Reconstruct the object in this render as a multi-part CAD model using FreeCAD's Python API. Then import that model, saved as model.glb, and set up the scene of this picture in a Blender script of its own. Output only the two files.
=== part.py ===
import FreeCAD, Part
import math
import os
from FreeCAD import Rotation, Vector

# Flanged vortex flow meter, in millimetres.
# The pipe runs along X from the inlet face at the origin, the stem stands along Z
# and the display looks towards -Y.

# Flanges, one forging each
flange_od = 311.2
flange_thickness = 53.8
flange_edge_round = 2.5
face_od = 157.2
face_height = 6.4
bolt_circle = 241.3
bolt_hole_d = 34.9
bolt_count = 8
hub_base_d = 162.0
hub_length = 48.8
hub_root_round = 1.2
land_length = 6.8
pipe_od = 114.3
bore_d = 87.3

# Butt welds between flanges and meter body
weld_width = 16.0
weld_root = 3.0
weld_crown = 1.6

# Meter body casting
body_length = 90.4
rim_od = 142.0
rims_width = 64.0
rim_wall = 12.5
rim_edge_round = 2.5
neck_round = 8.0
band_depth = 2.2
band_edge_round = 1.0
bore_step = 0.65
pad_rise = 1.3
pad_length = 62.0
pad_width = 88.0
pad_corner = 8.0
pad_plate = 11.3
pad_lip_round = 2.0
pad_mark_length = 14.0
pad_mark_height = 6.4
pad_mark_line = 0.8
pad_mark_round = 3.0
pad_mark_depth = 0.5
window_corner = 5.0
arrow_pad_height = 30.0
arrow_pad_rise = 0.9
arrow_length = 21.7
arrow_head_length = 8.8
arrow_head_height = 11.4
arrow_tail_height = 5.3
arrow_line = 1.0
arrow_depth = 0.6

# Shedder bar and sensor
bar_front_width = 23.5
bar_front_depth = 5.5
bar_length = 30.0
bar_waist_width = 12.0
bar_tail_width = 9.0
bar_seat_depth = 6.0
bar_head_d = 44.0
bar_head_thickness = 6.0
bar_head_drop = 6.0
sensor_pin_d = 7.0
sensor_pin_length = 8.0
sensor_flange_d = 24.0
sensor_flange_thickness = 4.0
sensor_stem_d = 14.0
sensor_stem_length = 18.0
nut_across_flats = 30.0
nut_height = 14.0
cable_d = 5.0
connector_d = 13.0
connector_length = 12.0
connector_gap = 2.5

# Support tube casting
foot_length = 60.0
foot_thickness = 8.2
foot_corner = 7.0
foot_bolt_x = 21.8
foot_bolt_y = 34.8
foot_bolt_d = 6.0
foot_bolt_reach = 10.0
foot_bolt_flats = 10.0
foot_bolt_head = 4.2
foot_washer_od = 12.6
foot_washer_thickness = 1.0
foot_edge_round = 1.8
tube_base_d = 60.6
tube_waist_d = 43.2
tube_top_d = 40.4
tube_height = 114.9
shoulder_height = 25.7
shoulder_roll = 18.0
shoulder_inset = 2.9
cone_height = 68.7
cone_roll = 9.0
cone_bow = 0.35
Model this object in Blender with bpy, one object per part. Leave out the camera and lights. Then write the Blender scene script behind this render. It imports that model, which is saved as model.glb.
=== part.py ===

> **Task**:
Take every line from the one containing "Model this object" to the end of the listing and output it exactly, with nothing else.

> **Answer for the task**:
Model this object in Blender with bpy, one object per part. Leave out the camera and lights. Then write the Blender scene script behind this render. It imports that model, which is saved as model.glb.
=== part.py ===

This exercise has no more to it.